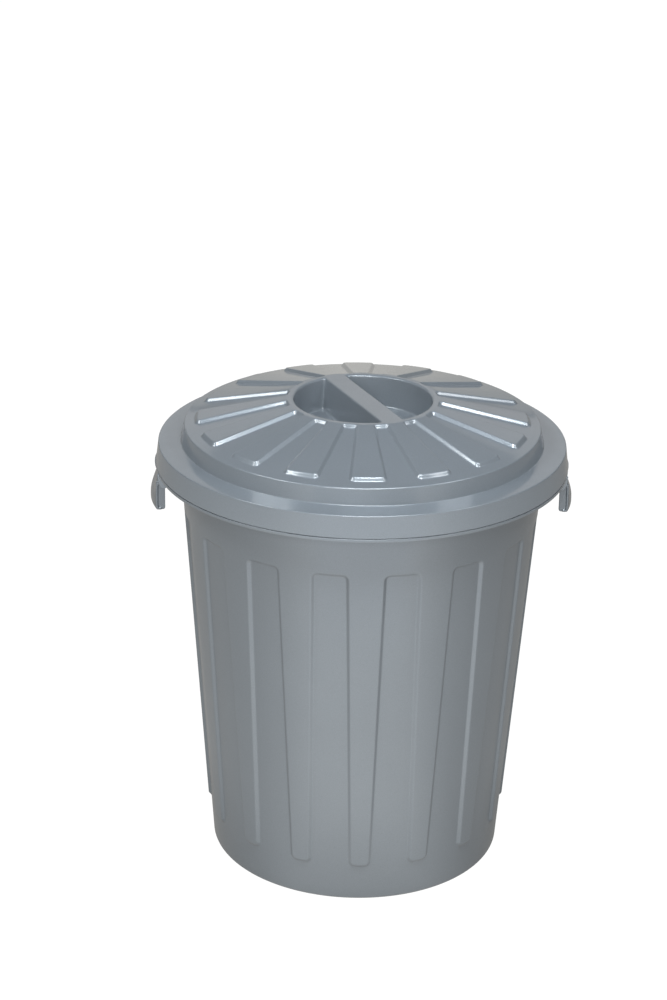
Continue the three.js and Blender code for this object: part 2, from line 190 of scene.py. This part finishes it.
def rim_radius(angle, base):
    """The rim's edge, which swells into a thumb tab over each handle."""
    delta = np.abs((np.abs(angle % (2 * math.pi) - math.pi) - math.pi / 2))
    delta = math.pi / 2 - delta  # from the x axis
    y = 235.0 * np.sin(delta)
    edge = math.sqrt(235.0**2 - 29.0**2) - 0.4
    t = np.clip(1 - (y / 29.0) ** 2, 0, 1)
    bump = np.hypot(edge + (236.4 - edge) * t, y)
    return np.maximum(base, np.where(np.abs(y) < 29.0, bump - (235.0 - base), base))


def make_can():
    rows = []
    # under the base and round the foot
    foot = rounded([(20, 3.0, 0, 0), (148.5, 3.0, 2.0, 4), (152, 0, 1.6, 4), (170.3, 0, 5.0, 7), (170.3 + 0.0704 * 22, 22, 0, 0)])
    for r, z in foot[:-1]:
        rows.append(can_ring(r, z, 45.0))
    for z in spread(14, 36, 4):
        rows.append(can_row(z, 0))
    for z in spread(38.5, 58, 20):
        rows.append(can_row(z, 0))
    for z in spread(64, 404, 11):
        rows.append(can_row(z, 0))
    for z in spread(409, 429.5, 21):
        rows.append(can_row(z, 0))
    for z in spread(436, 470, 4):
        rows.append(can_row(z, 0))
    # rim, its lip, the collar and its top
    top = rounded([
        (rib_r(470), 470, 0, 0), (rib_r(476.6), 476.6, 1.6, 5), (232.6, 476.6, 0.5, 3), (232.6, 475.0, 0.35, 3), (235.0, 475.0, 1.1, 6),
        (235.0, 479.0, 0.5, 4), (rib_r(479), 479.0, 0.8, 4), (rib_r(498), 498.0, 1.0, 4), (rib_r(498) - 2.5, 498.0, 1.0, 4), (rib_r(470) - 2.5, 470, 0, 0),
    ])
    for r, z in held(top[1:-1]):
        angle, _ = can_columns(423.5)
        radius = rim_radius(angle, r) if r > 232.9 else np.full_like(angle, r)
        rows.append(polar(radius, angle, z))
    # inside, down again
    for z in spread(470, 432, 3) + spread(428, 411, 10) + spread(404, 64, 8) + spread(57, 39, 10) + spread(34, 14, 3):
        rows.append(can_row(z, 2.5, RIB_WALL + 1.0))
    for r, z in rounded([(168.7 - 0.2, 13.4, 0, 0), (168.2, 5.6, 4.5, 6), (20, 5.6, 0, 0)])[1:]:
        rows.append(can_ring(r, z, 45.0))
    columns = rows[0].shape[0]
    points = np.concatenate(rows)
    faces = ring_faces(len(rows), columns)
    points = np.concatenate([points, [[0, 0, 3.0], [0, 0, 5.6]]])
    under, floor = len(points) - 2, len(points) - 1
    last = (len(rows) - 1) * columns
    for i in range(columns):
        j = (i + 1) % columns
        faces.append((under, j, i))
        faces.append((floor, last + i, last + j))
    return mesh_object("can_shell", points, faces)


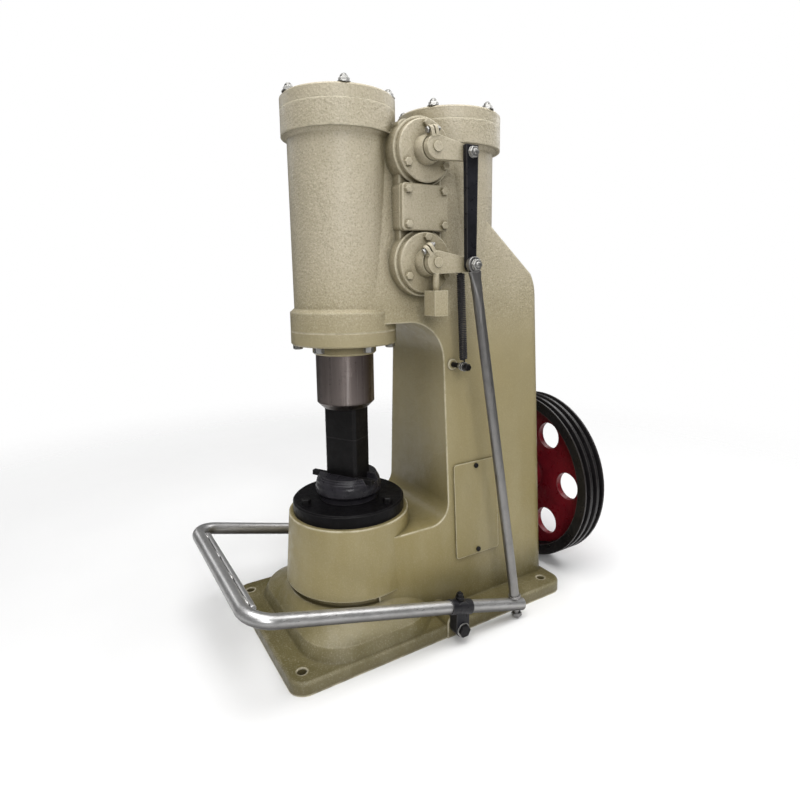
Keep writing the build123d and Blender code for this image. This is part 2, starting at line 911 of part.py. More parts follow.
def bearing_bolts():
    start = column_back + bearing_boss_length + bearing_housing_thickness - wheel_front
    head = hexagon_head(valve_bolt_width, valve_bolt_head)
    spots = ring_points(bearing_bolt_count, bearing_bolt_circle, 30)
    return Compound([wheel_place() * Pos(x, y, start) * head for x, y in spots])


def spring_pin_place():
    """Where the spring's pin stands on the lower lever, as (y, z)."""
    share = spring_pin_reach / lever_reach
    return valve_line + spring_pin_reach, lower_valve_height - share * lever_drop


def spring_pin():
    y, z = spring_pin_place()
    end = spring_plane - spring_radius
    return side_disc(y, z, spring_pin_radius, end, lever_face)


def spring_ends():
    top = Vector(spring_plane, *spring_pin_place())
    foot = Vector(spring_plane, spring_anchor_line, spring_anchor_height)
    return top, foot


def return_spring():
    top, foot = spring_ends()
    along = (top - foot).normalized()
    low_gap = spring_bolt_radius + spring_hook_gap
    high_gap = spring_pin_radius + spring_hook_gap
    axis = Plane(origin=foot + along * low_gap, z_dir=along)
    return extrude(axis * Circle(spring_radius), (top - foot).length - low_gap - high_gap)


def spring_anchor_bolt():
    end = spring_plane + spring_radius
    shank = side_disc(spring_anchor_line, spring_anchor_height, spring_bolt_radius, spring_boss_face, end)
    place = side_plane(end).location * Pos(spring_anchor_line, spring_anchor_height)
    return shank + place * hexagon_head(valve_bolt_width, valve_bolt_head)


nodes = {
    "frame_casting": frame_casting(),
    "working_cylinder_cover": top_cover(),
    "compressor_cylinder_cover": Pos(0, cylinder_pitch, 0) * top_cover(),
    "working_cover_nuts": acorn_ring(-90),
    "compressor_cover_nuts": Pos(0, cylinder_pitch, 0) * acorn_ring(90),
    "lower_cylinder_cover": lower_cover(),
    "lower_cover_bolts": lower_cover_bolts(),
    "rod_gland": gland(),
    "ram_rod": ram_rod(),
    "upper_die": upper_die(),
    "lower_die": lower_die(),
    "lower_die_key": lower_die_key(),
    "anvil_cap": anvil_cap(),
    "anvil_flange": anvil_flange(),
    "anvil_flange_bolts": anvil_flange_bolts(),
    "upper_valve_cover": valve_cover(upper_valve_height),
    "upper_valve_bolts": valve_bolts(upper_valve_height),
    "lower_valve_cover": valve_cover(lower_valve_height),
    "lower_valve_bolts": valve_bolts(lower_valve_height),
    "port_plate": port_plate(),
    "port_plate_bolts": port_plate_bolts(),
    "upper_valve_shaft": valve_shaft(upper_valve_height),
    "lower_valve_shaft": valve_shaft(lower_valve_height),
    "upper_valve_lever": upper_lever_plate + lever_pin(upper_valve_height, rod_eye_face),
    "lower_valve_lever": lower_lever_plate + lever_pin(lower_valve_height, pin_head_face) + spring_pin(),
    "index_block": index_block(),
    "link_bar": link_bar(),
    "pull_rod": pull_rod(),
    "treadle_hoop": treadle_hoop(),
    "tread_bar": tread_bar(),
    "treadle_clamp_right": treadle_clamp(1),
    "treadle_clamp_left": treadle_clamp(-1),
    "pivot_stud_right": pivot_stud(1),
    "pivot_stud_left": pivot_stud(-1),
    "return_spring": return_spring(),
    "spring_anchor_bolt": spring_anchor_bolt(),
    "access_panel": access_panel(),
    "access_panel_screws": access_panel_screws(),
    "flywheel": flywheel(),
    "crankshaft_end": crankshaft_end(),
    "bearing_housing": bearing_housing(),
    "bearing_housing_bolts": bearing_bolts(),
}

for name, shape in nodes.items():
    export_step(shape, "parts/" + name + ".step")
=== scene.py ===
import json
import math

import bpy
from mathutils import Matrix, Vector


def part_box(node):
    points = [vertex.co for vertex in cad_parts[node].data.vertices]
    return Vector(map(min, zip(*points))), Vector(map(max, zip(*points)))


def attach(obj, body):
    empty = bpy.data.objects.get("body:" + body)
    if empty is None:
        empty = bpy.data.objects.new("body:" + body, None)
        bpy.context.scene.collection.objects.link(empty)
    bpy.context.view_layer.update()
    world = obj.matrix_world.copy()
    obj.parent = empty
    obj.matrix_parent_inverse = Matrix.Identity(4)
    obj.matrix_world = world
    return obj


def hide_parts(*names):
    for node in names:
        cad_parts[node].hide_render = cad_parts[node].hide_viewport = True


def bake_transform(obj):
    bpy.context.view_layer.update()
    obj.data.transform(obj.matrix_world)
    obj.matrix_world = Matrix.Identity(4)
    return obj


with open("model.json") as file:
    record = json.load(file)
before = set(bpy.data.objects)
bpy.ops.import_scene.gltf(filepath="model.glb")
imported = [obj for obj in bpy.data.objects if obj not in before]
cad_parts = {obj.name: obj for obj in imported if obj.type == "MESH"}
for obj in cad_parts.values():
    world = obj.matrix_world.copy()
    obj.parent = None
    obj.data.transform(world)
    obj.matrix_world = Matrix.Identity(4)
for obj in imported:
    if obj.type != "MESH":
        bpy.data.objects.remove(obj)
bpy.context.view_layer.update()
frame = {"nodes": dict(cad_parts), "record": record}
nodes = frame["nodes"]


# Shader helpers


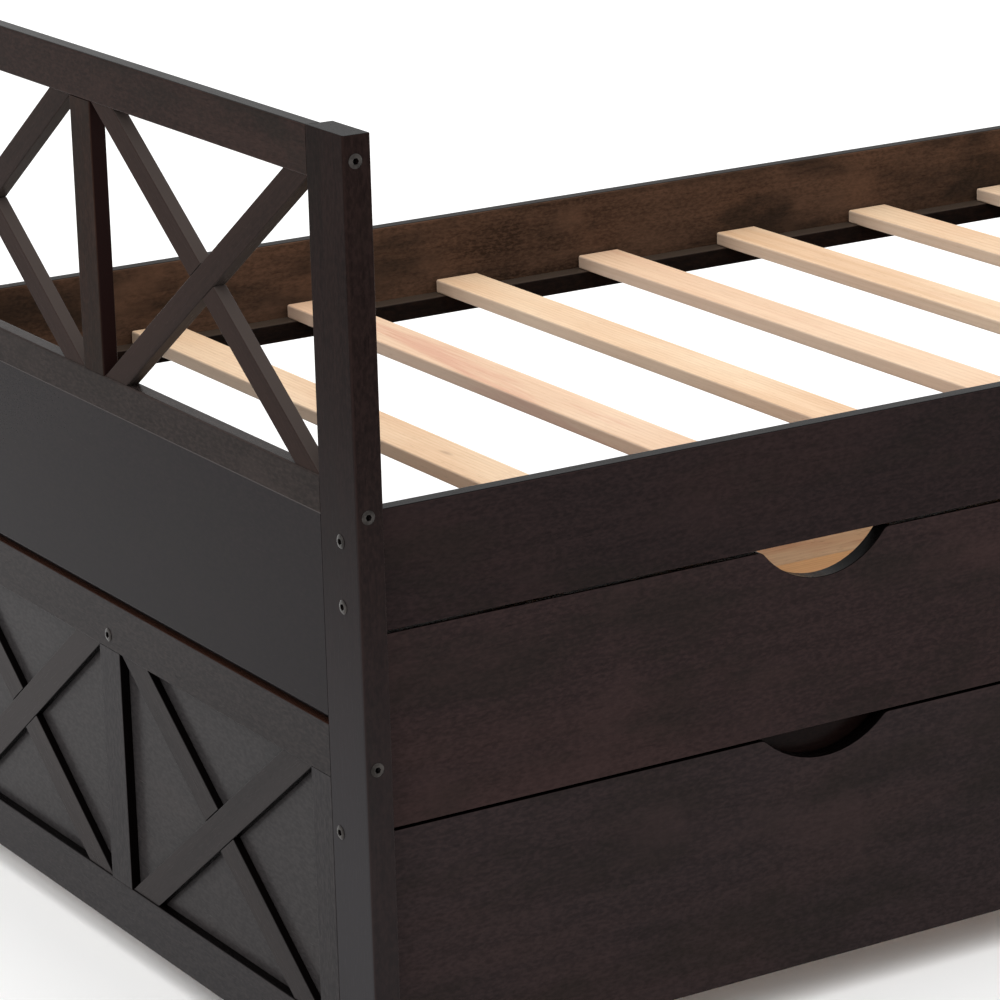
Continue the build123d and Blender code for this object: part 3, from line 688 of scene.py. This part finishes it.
finish(espresso("espresso drawer front", ALONG_BED, deep=(0.0174, 0.0110, 0.0111),
                warm=(0.0236, 0.0138, 0.0131), warm_share=0.55, figure=0.42, start=(0.6, 0.2, 0.12),
                lacquer=0.03, blotches=0.4, sides=black_side, shown_axis=1),
       *both_ends("drawer_front"))
finish(bare_wood("bare drawer side", ACROSS_BED, pale=(0.70, 0.50, 0.31), tan=(0.60, 0.38, 0.21),
                 start=(0.2, 0.6, 0.1)),
       *both_ends("drawer_sides"))
finish(bare_wood("bare drawer back", ALONG_BED, pale=(0.80, 0.67, 0.50), tan=(0.72, 0.54, 0.36),
                 start=(0.2, 0.6, 0.1)),
       *both_ends("drawer_back"))
finish(bare_wood("drawer plywood", ALONG_BED, pale=(0.60, 0.36, 0.18), tan=(0.52, 0.28, 0.12),
                 start=(0.5, 0.9, 0.3)),
       *both_ends("drawer_bottom"))


# ---------------------------------------------------------------------------------------------
# Trundle. A low box on wheels that slides out from under the bed: an espresso front with two
# hand holds, plain sides and back, ledgers, loose slats and corner blocks.

finish(espresso("espresso trundle front", ALONG_BED, deep=(0.0172, 0.0124, 0.0128),
                warm=(0.0228, 0.0148, 0.0143), warm_share=0.5, figure=0.35, start=(0.8, 0.15, 0.33),
                lacquer=0.03, blotches=0.4, sides=black_side, shown_axis=1),
       "trundle_front")
finish(espresso("espresso trundle back", ALONG_BED, deep=(0.0060, 0.0040, 0.0038),
                warm=(0.0150, 0.0062, 0.0052), warm_share=0.45, figure=0.4, start=(0.3, 0.7, 0.5)),
       "trundle_back")
finish(espresso("espresso trundle end", ACROSS_BED, deep=(0.0060, 0.0040, 0.0038),
                warm=(0.0150, 0.0062, 0.0052), warm_share=0.45, figure=0.4, start=(0.3, 0.7, 0.5)),
       "trundle_ends")
finish(bare_wood("bare ledger wood", ALONG_BED, pale=(0.66, 0.46, 0.28), tan=(0.58, 0.36, 0.19),
                 start=(0.6, 0.3, 0.8)),
       "trundle_ledgers")
finish(bare_wood("bare block wood", UPRIGHT, pale=(0.66, 0.46, 0.28), tan=(0.58, 0.36, 0.19),
                 start=(0.6, 0.3, 0.8)),
       "trundle_corner_blocks")
trundle_slats = grown("trundle_slat_row", slat_maker, slat_sizes("trundle_slats", 11, slat_wood))
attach(trundle_slats, "trundle")
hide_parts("trundle_slats")


# ---------------------------------------------------------------------------------------------
# Trundle wheels. Moulded black plastic wheels, 50 mm across, that turn on steel axles in pressed
# brackets under the trundle's ends.

def moulded(name, tone):
    """Moulded plastic with a fine grain, scuffed where it rolls."""
    made, tree, shader = new_finish(name)
    where, _ = along_board(tree, ALONG_BED, (0, 0, 0))
    grain = mottled(tree, where, (1400.0, 1400.0, 1400.0), 2.0, 0.6)
    scuffs = mottled(tree, where, (160.0, 40.0, 40.0), 4.0, 0.7)
    scuffed = eased(tree, scuffs, 0.52, 0.72)
    colour = blended(tree, scuffed, tone, scaled(tone, 3.0))
    tree.links.new(colour, shader.inputs["Base Color"])
    gloss = sums(tree, "MULTIPLY_ADD", grain, 0.15, 0.33)
    gloss = sums(tree, "MULTIPLY_ADD", scuffed, 0.25, gloss)
    tree.links.new(gloss, shader.inputs["Roughness"])
    bumps = step(tree, "ShaderNodeBump", {"Strength": 0.3, "Distance": 0.0001, "Height": grain})
    tree.links.new(bumps.outputs["Normal"], shader.inputs["Normal"])
    return made


wheel_plastic = moulded("black wheel plastic", (0.012, 0.012, 0.013))
tread_radius = 0.025
bore_radius = 0.00405
half_tread = 0.010
web_side = 0.0055
rib_count = 6
rim_steps = 72
# Radius and distance from the middle plane, from the hub's bore out to the middle of the tread.
wheel_outline = ((bore_radius, half_tread), (0.0078, half_tread), (0.0084, 0.0094), (0.0088, web_side),
                 (0.0172, web_side), (0.0180, 0.0090), (0.0190, half_tread), (0.0222, half_tread),
                 (0.0238, 0.0093), (0.0248, 0.0078), (tread_radius, 0.0062), (tread_radius, 0.0014),
                 (0.0245, 0.0008))
# Distance from the wheel's middle and half the thickness, at the rib's foot and at its end.
rib_ends = ((0.0082, 0.0013), (0.0178, 0.0008))
rib_side = 0.0085
# Corners of each face of a rib, as they are listed below.
box_faces = ((0, 1, 3, 2), (4, 5, 7, 6), (0, 1, 5, 4), (2, 3, 7, 6), (0, 2, 6, 4), (1, 3, 7, 5))


def turned_wheel(name, node):
    """Wheel with a hub, a sunk web with ribs on both sides, and a rounded tread with a groove."""
    low, high = map(Vector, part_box(node))
    middle = (low + high) / 2
    loop = list(wheel_outline) + [(radius, -side) for radius, side in reversed(wheel_outline)]
    points = []
    faces = []
    for turn in range(rim_steps):
        angle = 2 * pi * turn / rim_steps
        points += [middle + Vector((side, radius * cos(angle), radius * sin(angle)))
                   for radius, side in loop]
        for index in range(len(loop)):
            other = (index + 1) % len(loop)
            after = (turn + 1) % rim_steps
            faces.append((turn * len(loop) + index, turn * len(loop) + other,
                          after * len(loop) + other, after * len(loop) + index))
    for rib in range(2 * rib_count):
        side = 1 if rib < rib_count else -1
        out = Vector((0, cos(2 * pi * rib / rib_count), sin(2 * pi * rib / rib_count)))
        across = Vector((0, -out.z, out.y))
        first = len(points)
        for radius, half_rib in rib_ends:
            for height in (web_side - 0.001, rib_side):
                for way in (-1, 1):
                    corner = Vector((side * height, 0, 0)) + across * half_rib * way
                    points.append(middle + out * radius + corner)
        for corners in box_faces:
            faces.append(tuple(first + corner for corner in corners))
    mesh = bpy.data.meshes.new(name)
    mesh.from_pydata(points, [], faces)
    solid = bmesh.new()
    solid.from_mesh(mesh)
    bmesh.ops.recalc_face_normals(solid, faces=solid.faces)
    for face in solid.faces:
        face.smooth = True
    solid.to_mesh(mesh)
    solid.free()
    mesh.set_sharp_from_angle(angle=radians(30))
    mesh.materials.append(wheel_plastic)
    made = bpy.data.objects.new(name, mesh)
    bpy.context.scene.collection.objects.link(made)
    return made


for corner in ("front_left", "front_right", "back_left", "back_right"):
    wheel = turned_wheel(corner + "_tyre", corner + "_wheel")
    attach(wheel, corner + "_wheel")
    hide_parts(corner + "_wheel")


# ---------------------------------------------------------------------------------------------
# Studio. A pale floor that runs out of sight, soft daylight from all round and one broad soft
# light from above and the left.

def pale_floor():
    """Flat floor, far larger than the view."""
    reach = 40.0
    mesh = bpy.data.meshes.new("floor")
    mesh.from_pydata([(-reach, -reach, 0), (reach, -reach, 0), (reach, reach, 0), (-reach, reach, 0)],
                     [], [(0, 1, 2, 3)])
    made, tree, shader = new_finish("pale floor")
    where, _ = along_board(tree, ALONG_BED, (0, 0, 0))
    dust = mottled(tree, where, (1.5, 1.5, 1.5), 4.0, 0.6)
    colour = blended(tree, dust, (0.92, 0.92, 0.92), (0.94, 0.94, 0.94))
    tree.links.new(colour, shader.inputs["Base Color"])
    shader.inputs["Roughness"].default_value = 0.8
    shader.inputs["Specular IOR Level"].default_value = 0.2
    mesh.materials.append(made)
    floor = bpy.data.objects.new("floor", mesh)
    bpy.context.scene.collection.objects.link(floor)
    return floor


pale_floor()

world = bpy.data.worlds.new("studio")
world.use_nodes = True
daylight = world.node_tree.nodes["Background"].inputs
daylight["Color"].default_value = (1.0, 1.0, 1.0, 1.0)
daylight["Strength"].default_value = 1.1
bpy.context.scene.world = world

key = bpy.data.lights.new("soft key", "SUN")
key.energy = 1.2
key.angle = radians(70)
key.color = (1.0, 0.985, 0.96)
key_lamp = bpy.data.objects.new("soft key", key)
key_lamp.rotation_euler = Vector((0.35, 0.25, -1.0)).to_track_quat("-Z", "Y").to_euler()
bpy.context.scene.collection.objects.link(key_lamp)

lens = bpy.data.cameras.new("camera")
lens.lens = 150.68
lens.sensor_width = 36.0
lens.clip_end = 200.0
camera = bpy.data.objects.new("camera", lens)
camera.location = (-2.8057, -3.7340, 1.7182)
camera.rotation_euler = (radians(73.407), radians(1.487), radians(-31.575))
bpy.context.scene.collection.objects.link(camera)
bpy.context.scene.camera = camera
bpy.context.scene.view_settings.view_transform = "Standard"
──────
= Job =
Return the entries above unchanged, starting at the first line and stopping after the line with "return np.maximum(base, np.where(np.abs(y)".

= Output =
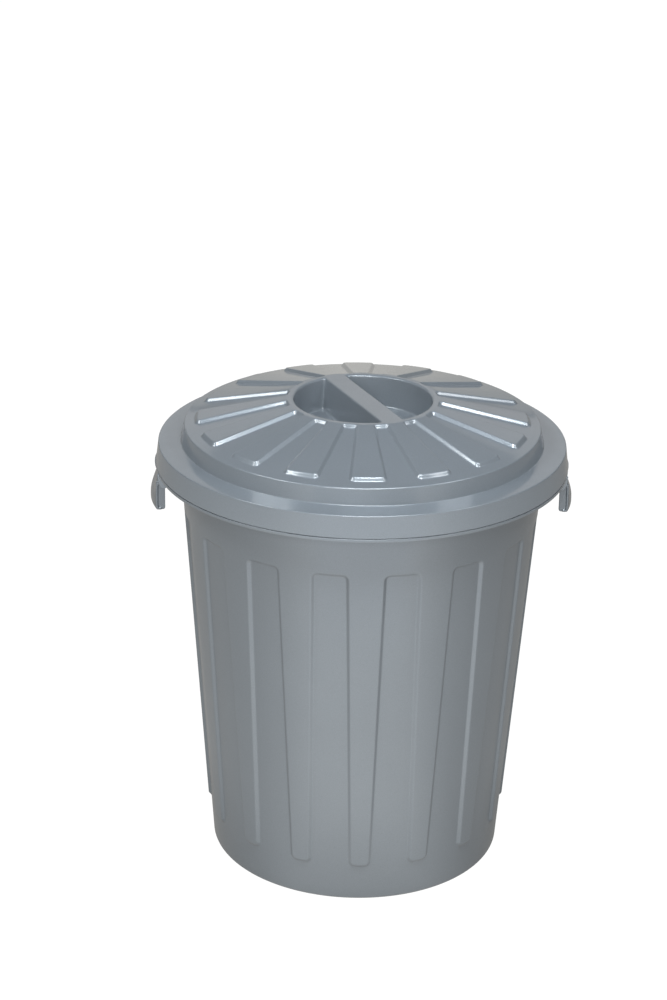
Continue the three.js and Blender code for this object: part 2, from line 190 of scene.py. This part finishes it.
def rim_radius(angle, base):
    """The rim's edge, which swells into a thumb tab over each handle."""
    delta = np.abs((np.abs(angle % (2 * math.pi) - math.pi) - math.pi / 2))
    delta = math.pi / 2 - delta  # from the x axis
    y = 235.0 * np.sin(delta)
    edge = math.sqrt(235.0**2 - 29.0**2) - 0.4
    t = np.clip(1 - (y / 29.0) ** 2, 0, 1)
    bump = np.hypot(edge + (236.4 - edge) * t, y)
    return np.maximum(base, np.where(np.abs(y) < 29.0, bump - (235.0 - base), base))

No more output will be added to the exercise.